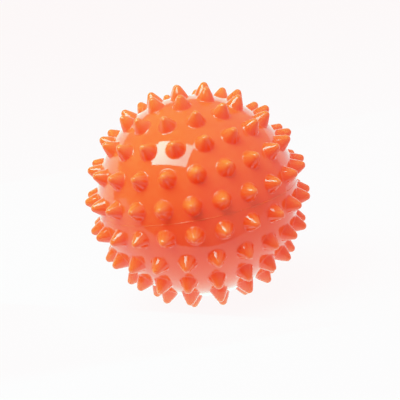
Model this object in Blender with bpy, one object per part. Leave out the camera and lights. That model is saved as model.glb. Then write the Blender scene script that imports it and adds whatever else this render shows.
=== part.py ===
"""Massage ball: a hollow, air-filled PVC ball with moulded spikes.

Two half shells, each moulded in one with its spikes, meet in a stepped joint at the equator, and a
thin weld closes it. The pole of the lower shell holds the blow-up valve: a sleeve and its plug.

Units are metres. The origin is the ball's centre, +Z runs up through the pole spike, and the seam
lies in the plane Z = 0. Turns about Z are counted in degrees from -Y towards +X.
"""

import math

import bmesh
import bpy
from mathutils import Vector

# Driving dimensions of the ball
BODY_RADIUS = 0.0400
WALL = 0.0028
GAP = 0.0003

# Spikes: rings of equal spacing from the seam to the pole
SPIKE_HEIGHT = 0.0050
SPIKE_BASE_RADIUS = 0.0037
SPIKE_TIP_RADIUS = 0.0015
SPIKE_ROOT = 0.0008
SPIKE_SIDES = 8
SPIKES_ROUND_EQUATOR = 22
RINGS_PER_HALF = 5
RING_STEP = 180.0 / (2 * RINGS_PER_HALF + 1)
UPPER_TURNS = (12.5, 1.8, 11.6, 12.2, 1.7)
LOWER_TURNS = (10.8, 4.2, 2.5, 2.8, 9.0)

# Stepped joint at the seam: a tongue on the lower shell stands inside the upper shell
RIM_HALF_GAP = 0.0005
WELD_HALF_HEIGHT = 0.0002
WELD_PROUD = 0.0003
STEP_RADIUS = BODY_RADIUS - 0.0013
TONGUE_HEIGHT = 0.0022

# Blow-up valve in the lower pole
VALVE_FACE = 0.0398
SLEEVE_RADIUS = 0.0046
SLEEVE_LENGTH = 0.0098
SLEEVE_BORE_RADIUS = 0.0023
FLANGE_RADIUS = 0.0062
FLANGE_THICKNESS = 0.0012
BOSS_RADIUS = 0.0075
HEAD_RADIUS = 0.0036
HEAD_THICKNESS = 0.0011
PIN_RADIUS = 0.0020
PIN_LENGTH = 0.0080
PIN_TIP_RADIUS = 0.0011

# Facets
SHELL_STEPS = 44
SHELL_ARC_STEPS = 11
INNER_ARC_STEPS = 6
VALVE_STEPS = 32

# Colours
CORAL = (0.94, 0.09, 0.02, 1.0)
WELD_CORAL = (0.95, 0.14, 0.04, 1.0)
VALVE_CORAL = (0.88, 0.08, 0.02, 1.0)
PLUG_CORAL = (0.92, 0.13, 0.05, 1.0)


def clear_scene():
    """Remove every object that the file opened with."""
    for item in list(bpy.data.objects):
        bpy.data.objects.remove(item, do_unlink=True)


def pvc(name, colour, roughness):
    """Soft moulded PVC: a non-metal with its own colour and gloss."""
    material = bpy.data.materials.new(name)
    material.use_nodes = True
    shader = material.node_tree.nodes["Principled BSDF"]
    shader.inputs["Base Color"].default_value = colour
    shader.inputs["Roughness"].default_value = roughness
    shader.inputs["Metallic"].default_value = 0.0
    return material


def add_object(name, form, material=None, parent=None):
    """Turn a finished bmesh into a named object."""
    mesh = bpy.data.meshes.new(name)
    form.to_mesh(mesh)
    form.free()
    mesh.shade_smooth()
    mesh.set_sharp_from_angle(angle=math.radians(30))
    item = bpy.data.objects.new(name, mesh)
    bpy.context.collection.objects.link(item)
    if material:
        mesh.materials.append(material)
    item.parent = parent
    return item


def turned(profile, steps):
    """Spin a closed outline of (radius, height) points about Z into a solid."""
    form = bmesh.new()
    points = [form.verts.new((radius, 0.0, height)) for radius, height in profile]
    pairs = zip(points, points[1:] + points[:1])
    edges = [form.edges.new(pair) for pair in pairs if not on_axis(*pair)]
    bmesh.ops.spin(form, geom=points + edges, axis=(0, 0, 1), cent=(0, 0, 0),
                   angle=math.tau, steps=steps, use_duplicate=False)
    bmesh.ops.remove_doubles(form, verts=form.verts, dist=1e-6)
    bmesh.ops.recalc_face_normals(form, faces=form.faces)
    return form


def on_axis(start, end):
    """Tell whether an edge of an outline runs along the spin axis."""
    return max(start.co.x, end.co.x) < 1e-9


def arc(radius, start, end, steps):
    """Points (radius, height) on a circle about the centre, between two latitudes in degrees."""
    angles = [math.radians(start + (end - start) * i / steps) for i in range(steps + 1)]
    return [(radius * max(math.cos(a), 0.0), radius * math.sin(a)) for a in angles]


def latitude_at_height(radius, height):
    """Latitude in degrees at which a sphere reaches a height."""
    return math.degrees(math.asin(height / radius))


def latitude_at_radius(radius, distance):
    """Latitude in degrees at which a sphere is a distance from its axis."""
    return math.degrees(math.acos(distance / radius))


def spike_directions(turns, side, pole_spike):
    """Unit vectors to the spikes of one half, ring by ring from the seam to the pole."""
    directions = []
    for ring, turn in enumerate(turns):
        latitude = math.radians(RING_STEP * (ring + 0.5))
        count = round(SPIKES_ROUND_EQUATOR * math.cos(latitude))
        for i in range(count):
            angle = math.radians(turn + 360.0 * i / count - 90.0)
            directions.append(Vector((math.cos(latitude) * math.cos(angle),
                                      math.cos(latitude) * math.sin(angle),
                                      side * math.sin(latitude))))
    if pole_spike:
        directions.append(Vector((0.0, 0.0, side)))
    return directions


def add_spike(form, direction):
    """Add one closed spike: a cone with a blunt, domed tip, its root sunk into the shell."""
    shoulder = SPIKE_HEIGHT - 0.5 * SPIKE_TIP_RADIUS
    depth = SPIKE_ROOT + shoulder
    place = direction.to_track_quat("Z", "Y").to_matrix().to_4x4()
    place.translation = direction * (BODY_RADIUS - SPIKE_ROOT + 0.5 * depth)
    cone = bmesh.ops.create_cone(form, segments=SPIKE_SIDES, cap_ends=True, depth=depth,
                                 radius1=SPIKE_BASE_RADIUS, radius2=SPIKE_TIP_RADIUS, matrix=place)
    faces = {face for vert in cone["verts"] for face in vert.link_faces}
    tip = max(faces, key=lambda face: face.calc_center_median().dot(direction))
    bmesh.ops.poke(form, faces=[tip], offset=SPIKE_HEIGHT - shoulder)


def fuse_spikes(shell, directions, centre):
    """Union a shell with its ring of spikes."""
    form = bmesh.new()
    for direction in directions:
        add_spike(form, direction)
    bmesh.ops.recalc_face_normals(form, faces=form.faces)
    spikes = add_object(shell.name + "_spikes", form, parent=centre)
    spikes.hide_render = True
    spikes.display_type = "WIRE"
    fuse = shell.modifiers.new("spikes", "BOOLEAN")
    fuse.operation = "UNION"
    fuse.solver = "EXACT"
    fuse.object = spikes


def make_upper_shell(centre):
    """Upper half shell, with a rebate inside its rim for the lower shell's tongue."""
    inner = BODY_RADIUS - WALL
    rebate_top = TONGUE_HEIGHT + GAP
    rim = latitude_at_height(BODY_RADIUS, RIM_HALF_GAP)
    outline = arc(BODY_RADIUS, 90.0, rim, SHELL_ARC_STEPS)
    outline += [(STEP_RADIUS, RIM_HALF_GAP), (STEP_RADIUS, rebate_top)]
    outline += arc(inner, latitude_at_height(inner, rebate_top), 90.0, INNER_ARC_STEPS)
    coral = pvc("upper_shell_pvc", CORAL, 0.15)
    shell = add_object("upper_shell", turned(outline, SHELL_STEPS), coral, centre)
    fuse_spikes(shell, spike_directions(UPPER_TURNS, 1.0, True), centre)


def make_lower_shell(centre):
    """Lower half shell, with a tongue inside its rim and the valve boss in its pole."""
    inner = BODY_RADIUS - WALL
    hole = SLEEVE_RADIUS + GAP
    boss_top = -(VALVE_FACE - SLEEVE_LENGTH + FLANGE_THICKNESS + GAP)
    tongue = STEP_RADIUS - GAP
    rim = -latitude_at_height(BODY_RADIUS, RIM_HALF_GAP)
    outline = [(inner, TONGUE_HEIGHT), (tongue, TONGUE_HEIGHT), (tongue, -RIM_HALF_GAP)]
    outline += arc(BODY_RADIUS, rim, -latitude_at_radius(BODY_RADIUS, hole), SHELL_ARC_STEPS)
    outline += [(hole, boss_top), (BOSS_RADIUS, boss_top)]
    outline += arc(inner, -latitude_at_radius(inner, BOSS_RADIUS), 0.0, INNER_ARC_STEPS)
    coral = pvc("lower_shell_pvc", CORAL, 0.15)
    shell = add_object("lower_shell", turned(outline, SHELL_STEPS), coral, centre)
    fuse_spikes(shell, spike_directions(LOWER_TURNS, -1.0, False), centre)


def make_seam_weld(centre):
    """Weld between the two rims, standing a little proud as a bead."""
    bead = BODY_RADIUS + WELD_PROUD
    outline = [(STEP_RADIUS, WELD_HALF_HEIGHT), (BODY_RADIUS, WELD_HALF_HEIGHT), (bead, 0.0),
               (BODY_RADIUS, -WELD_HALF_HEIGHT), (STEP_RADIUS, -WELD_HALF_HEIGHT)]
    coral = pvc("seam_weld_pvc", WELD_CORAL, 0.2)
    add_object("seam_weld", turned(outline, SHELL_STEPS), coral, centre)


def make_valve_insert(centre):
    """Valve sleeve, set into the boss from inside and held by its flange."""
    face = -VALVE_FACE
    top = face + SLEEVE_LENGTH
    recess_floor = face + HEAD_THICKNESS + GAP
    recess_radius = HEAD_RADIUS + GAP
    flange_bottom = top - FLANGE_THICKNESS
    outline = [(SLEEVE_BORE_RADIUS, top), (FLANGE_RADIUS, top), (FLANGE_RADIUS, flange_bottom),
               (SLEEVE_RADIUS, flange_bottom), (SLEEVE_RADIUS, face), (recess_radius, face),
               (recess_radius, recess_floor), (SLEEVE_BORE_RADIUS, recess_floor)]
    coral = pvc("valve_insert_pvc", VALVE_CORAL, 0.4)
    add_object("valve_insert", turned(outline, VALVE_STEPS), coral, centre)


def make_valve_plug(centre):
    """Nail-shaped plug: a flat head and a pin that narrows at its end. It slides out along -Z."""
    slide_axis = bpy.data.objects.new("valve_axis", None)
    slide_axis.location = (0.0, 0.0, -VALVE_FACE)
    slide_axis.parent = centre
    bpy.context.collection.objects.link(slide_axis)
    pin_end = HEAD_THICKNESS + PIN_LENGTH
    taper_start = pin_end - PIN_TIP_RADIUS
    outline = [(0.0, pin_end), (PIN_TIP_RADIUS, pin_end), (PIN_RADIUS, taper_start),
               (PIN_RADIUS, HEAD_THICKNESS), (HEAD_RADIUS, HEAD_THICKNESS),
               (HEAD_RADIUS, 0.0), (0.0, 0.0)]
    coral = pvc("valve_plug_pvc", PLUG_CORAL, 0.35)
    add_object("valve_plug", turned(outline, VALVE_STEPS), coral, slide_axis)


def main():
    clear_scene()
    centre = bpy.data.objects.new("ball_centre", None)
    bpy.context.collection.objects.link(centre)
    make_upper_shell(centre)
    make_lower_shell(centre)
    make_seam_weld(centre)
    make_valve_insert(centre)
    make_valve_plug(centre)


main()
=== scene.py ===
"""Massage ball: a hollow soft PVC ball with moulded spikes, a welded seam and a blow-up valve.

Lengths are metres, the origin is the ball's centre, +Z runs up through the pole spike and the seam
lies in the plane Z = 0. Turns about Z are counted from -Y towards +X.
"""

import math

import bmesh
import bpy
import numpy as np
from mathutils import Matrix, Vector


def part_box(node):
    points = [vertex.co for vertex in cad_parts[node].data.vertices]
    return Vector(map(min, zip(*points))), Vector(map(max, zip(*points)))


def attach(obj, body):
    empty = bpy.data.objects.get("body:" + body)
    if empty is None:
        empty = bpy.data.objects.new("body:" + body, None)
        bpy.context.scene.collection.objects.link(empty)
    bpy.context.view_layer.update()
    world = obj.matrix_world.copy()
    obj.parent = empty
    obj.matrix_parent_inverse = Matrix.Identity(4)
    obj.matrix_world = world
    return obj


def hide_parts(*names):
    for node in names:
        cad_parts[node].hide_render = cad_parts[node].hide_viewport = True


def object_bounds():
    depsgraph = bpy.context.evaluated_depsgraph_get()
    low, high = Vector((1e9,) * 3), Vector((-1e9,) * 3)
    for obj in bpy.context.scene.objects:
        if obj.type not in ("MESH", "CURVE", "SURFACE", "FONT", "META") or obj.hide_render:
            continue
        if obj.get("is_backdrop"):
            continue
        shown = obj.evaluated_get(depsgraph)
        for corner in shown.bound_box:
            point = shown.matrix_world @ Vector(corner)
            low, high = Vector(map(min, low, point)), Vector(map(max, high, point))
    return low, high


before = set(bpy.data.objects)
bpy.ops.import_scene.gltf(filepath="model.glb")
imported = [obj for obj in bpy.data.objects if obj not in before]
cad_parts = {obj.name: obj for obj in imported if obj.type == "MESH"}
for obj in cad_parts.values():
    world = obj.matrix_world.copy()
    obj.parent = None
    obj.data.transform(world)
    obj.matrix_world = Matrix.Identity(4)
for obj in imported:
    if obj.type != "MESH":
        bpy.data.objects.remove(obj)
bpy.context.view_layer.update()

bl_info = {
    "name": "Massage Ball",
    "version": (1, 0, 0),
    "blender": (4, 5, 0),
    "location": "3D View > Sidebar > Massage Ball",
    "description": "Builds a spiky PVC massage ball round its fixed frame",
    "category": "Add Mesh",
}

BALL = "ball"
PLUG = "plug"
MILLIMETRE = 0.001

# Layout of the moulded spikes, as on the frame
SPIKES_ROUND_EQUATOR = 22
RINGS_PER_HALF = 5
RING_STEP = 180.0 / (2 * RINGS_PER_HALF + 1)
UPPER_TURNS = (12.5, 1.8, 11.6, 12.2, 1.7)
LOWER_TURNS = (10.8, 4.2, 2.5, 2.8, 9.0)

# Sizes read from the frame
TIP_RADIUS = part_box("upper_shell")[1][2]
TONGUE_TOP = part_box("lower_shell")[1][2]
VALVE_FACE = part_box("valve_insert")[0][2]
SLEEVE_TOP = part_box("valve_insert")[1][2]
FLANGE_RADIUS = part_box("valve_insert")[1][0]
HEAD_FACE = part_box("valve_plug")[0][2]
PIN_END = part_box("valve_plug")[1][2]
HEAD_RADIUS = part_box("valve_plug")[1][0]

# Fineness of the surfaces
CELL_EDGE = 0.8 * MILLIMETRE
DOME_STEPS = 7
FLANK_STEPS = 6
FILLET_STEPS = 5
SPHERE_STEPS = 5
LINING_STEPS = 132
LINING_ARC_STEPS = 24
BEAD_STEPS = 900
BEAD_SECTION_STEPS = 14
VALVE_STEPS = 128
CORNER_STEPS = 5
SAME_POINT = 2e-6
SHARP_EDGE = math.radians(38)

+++

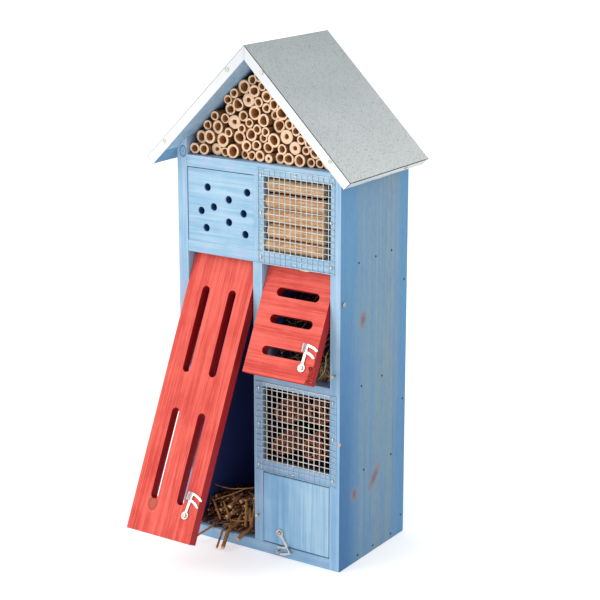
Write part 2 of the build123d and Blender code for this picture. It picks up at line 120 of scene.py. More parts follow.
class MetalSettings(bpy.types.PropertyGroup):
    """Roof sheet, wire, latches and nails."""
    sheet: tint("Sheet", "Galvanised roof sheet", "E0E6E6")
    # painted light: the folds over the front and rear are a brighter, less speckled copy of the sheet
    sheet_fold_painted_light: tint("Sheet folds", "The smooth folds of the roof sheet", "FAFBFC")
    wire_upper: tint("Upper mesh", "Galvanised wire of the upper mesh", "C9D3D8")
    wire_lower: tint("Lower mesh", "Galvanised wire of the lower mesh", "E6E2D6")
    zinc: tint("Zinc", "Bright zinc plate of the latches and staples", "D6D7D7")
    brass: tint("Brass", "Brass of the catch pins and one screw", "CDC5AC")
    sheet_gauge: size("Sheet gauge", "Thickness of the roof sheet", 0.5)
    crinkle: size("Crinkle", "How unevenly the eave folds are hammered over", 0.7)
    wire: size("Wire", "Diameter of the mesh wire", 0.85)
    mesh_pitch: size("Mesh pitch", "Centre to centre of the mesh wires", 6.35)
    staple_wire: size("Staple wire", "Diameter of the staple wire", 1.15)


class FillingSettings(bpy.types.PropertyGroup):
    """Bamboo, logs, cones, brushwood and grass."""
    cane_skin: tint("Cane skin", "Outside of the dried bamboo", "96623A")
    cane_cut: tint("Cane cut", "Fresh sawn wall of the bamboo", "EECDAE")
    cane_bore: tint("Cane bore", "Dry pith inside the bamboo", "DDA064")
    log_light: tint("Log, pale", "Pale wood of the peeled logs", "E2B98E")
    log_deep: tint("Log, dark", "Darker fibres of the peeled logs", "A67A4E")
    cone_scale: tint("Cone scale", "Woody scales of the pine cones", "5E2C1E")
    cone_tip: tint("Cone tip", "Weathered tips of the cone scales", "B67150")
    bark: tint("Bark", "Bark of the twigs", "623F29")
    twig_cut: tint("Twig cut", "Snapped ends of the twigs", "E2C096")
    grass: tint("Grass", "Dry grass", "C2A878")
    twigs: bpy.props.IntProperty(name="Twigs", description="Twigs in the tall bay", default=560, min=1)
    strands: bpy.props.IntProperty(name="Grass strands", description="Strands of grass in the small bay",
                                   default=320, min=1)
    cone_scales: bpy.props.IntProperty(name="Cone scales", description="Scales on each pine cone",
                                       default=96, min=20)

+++

Copy verbatim the line that contains "bpy.context.collection.objects.link(centre)", the line that contains "return low, high", and all lines between them.

RESULT BELOW ::
    bpy.context.collection.objects.link(centre)
    make_upper_shell(centre)
    make_lower_shell(centre)
    make_seam_weld(centre)
    make_valve_insert(centre)
    make_valve_plug(centre)


main()
=== scene.py ===
"""Massage ball: a hollow soft PVC ball with moulded spikes, a welded seam and a blow-up valve.

Lengths are metres, the origin is the ball's centre, +Z runs up through the pole spike and the seam
lies in the plane Z = 0. Turns about Z are counted from -Y towards +X.
"""

import math

import bmesh
import bpy
import numpy as np
from mathutils import Matrix, Vector


def part_box(node):
    points = [vertex.co for vertex in cad_parts[node].data.vertices]
    return Vector(map(min, zip(*points))), Vector(map(max, zip(*points)))


def attach(obj, body):
    empty = bpy.data.objects.get("body:" + body)
    if empty is None:
        empty = bpy.data.objects.new("body:" + body, None)
        bpy.context.scene.collection.objects.link(empty)
    bpy.context.view_layer.update()
    world = obj.matrix_world.copy()
    obj.parent = empty
    obj.matrix_parent_inverse = Matrix.Identity(4)
    obj.matrix_world = world
    return obj


def hide_parts(*names):
    for node in names:
        cad_parts[node].hide_render = cad_parts[node].hide_viewport = True


def object_bounds():
    depsgraph = bpy.context.evaluated_depsgraph_get()
    low, high = Vector((1e9,) * 3), Vector((-1e9,) * 3)
    for obj in bpy.context.scene.objects:
        if obj.type not in ("MESH", "CURVE", "SURFACE", "FONT", "META") or obj.hide_render:
            continue
        if obj.get("is_backdrop"):
            continue
        shown = obj.evaluated_get(depsgraph)
        for corner in shown.bound_box:
            point = shown.matrix_world @ Vector(corner)
            low, high = Vector(map(min, low, point)), Vector(map(max, high, point))
    return low, high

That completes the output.